Petite révolution à l’époque de sa diffusion, Profit fut avant tout une révolution de palais. A son origine se trouvaient John McNamara et David Greenwalt, deux scénaristes chevronnés ayant précédemment officié sur des succès populaires comme Les Années coup de cœur, Docteur Doogie ou Lois et Clark. A la production, on trouvait également le vétéran Stephen J. Cannell, responsable des « fameuses » L’Agence tous risques, 21 Jump Street et Le Rebelle. Le nom même de Jim Profit était un hommage à Mel Profitt, génie du mal interprété par Kevin Spacey (qui d’autre ?) dans Un flic dans la mafia, précédente production de Cannell qui laissa une empreinte durable, en premier lieu sur Les Soprano. Profit, elle, ne fut pas moins influente : quelques années plus tard, les séries du câble pour qui moralité fluctuante, vie criminelle et satire sociale seraient du pain quotidien, finiraient par triompher.

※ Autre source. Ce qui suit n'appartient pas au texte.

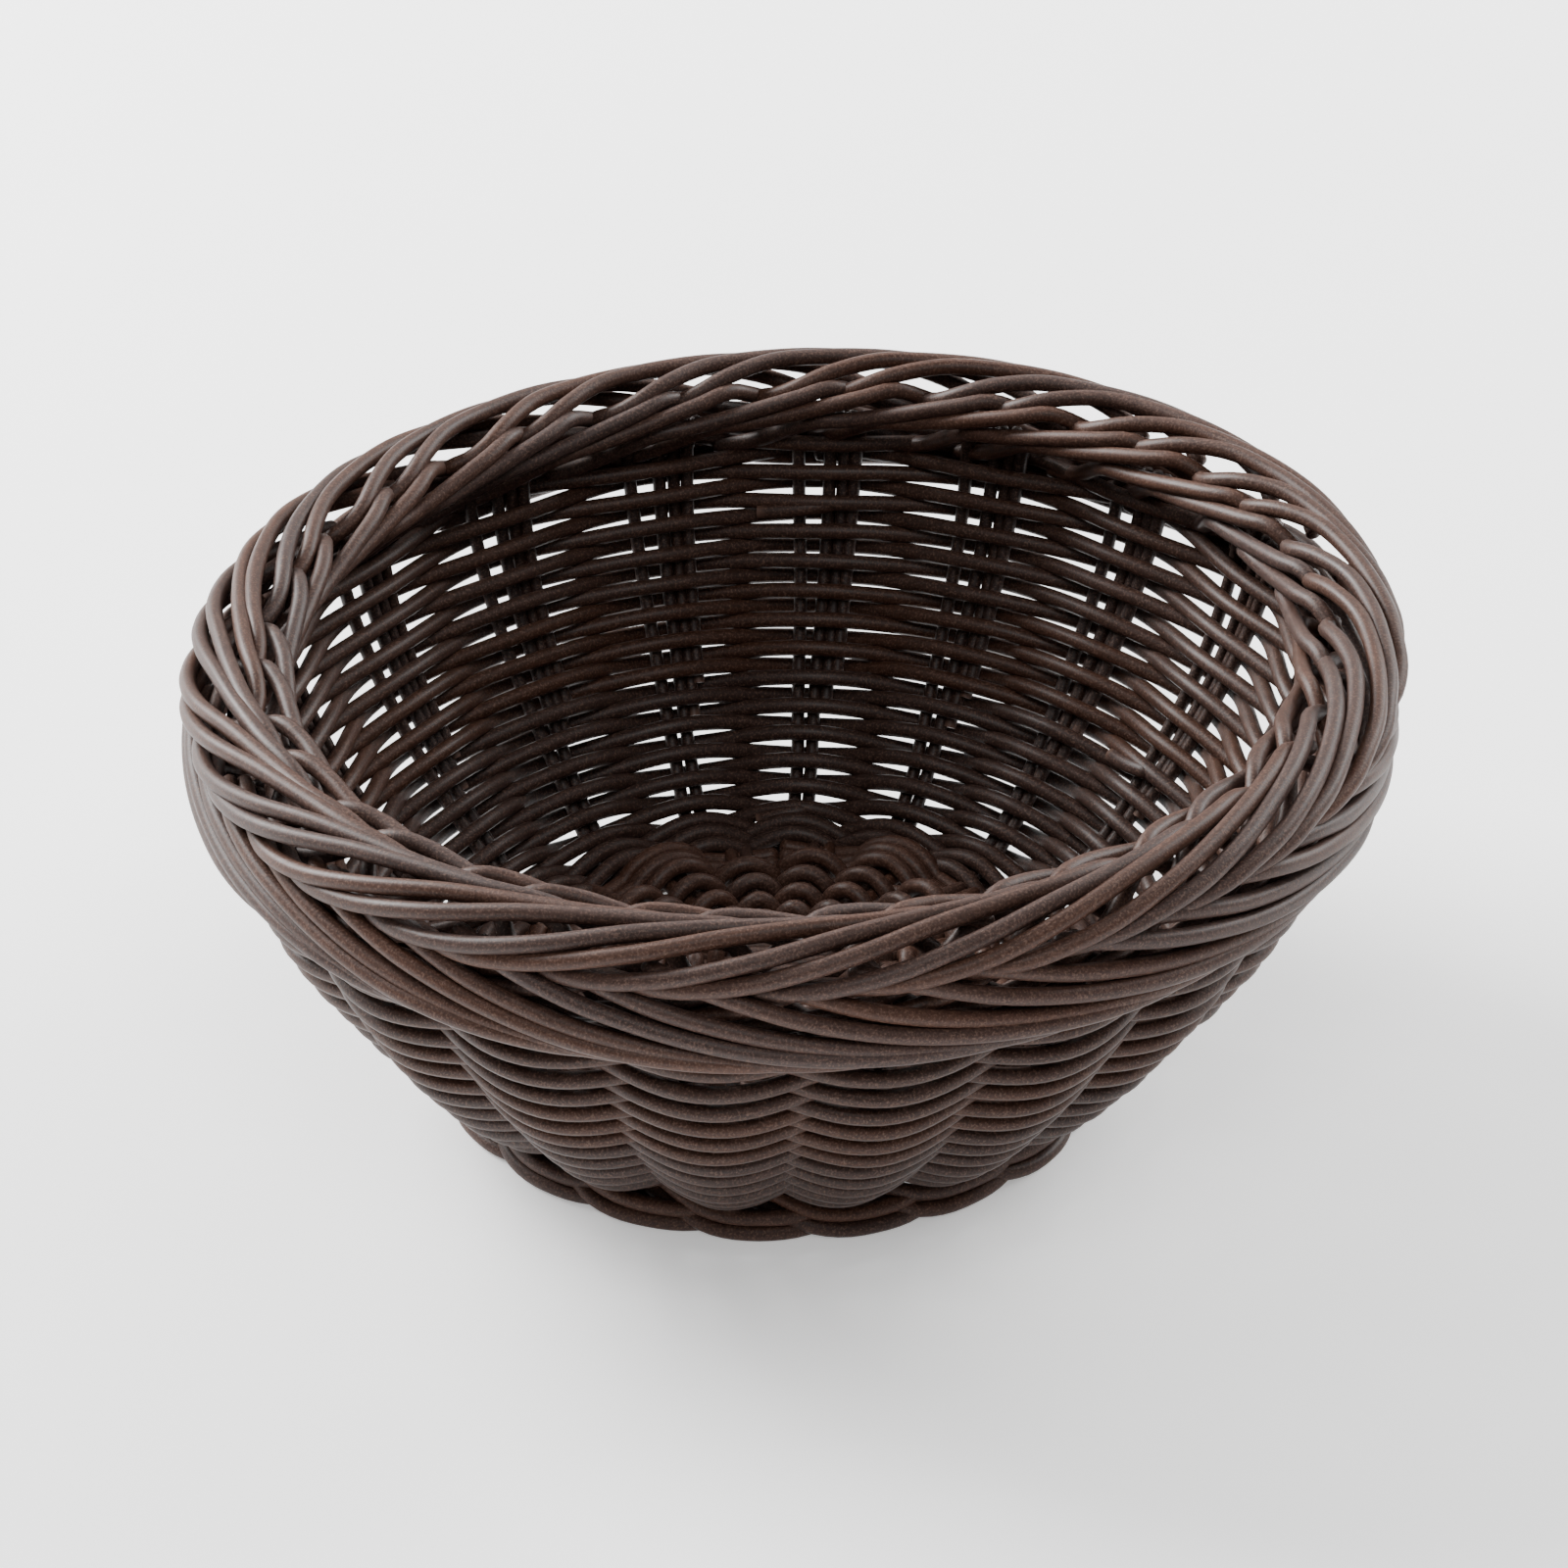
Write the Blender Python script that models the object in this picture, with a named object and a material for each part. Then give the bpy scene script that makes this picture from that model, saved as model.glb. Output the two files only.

Tony Soprano, Vic Mackey, Dexter MorganWalter White, Don Draper sont tous à leur façon des héritiers de Jim Profit et sa courte vie… Pas de doute : souvent, le meilleur moyen d’être pile en phase avec son époque est d’être en avance sur son temps.

Profit, David Greenwalt & John McNamara, 1996 (1 saison). Avec : Adrian Pasdar, Lisa Zane, Sherman Augustus, Scott Paulin, Keith Szarabajka.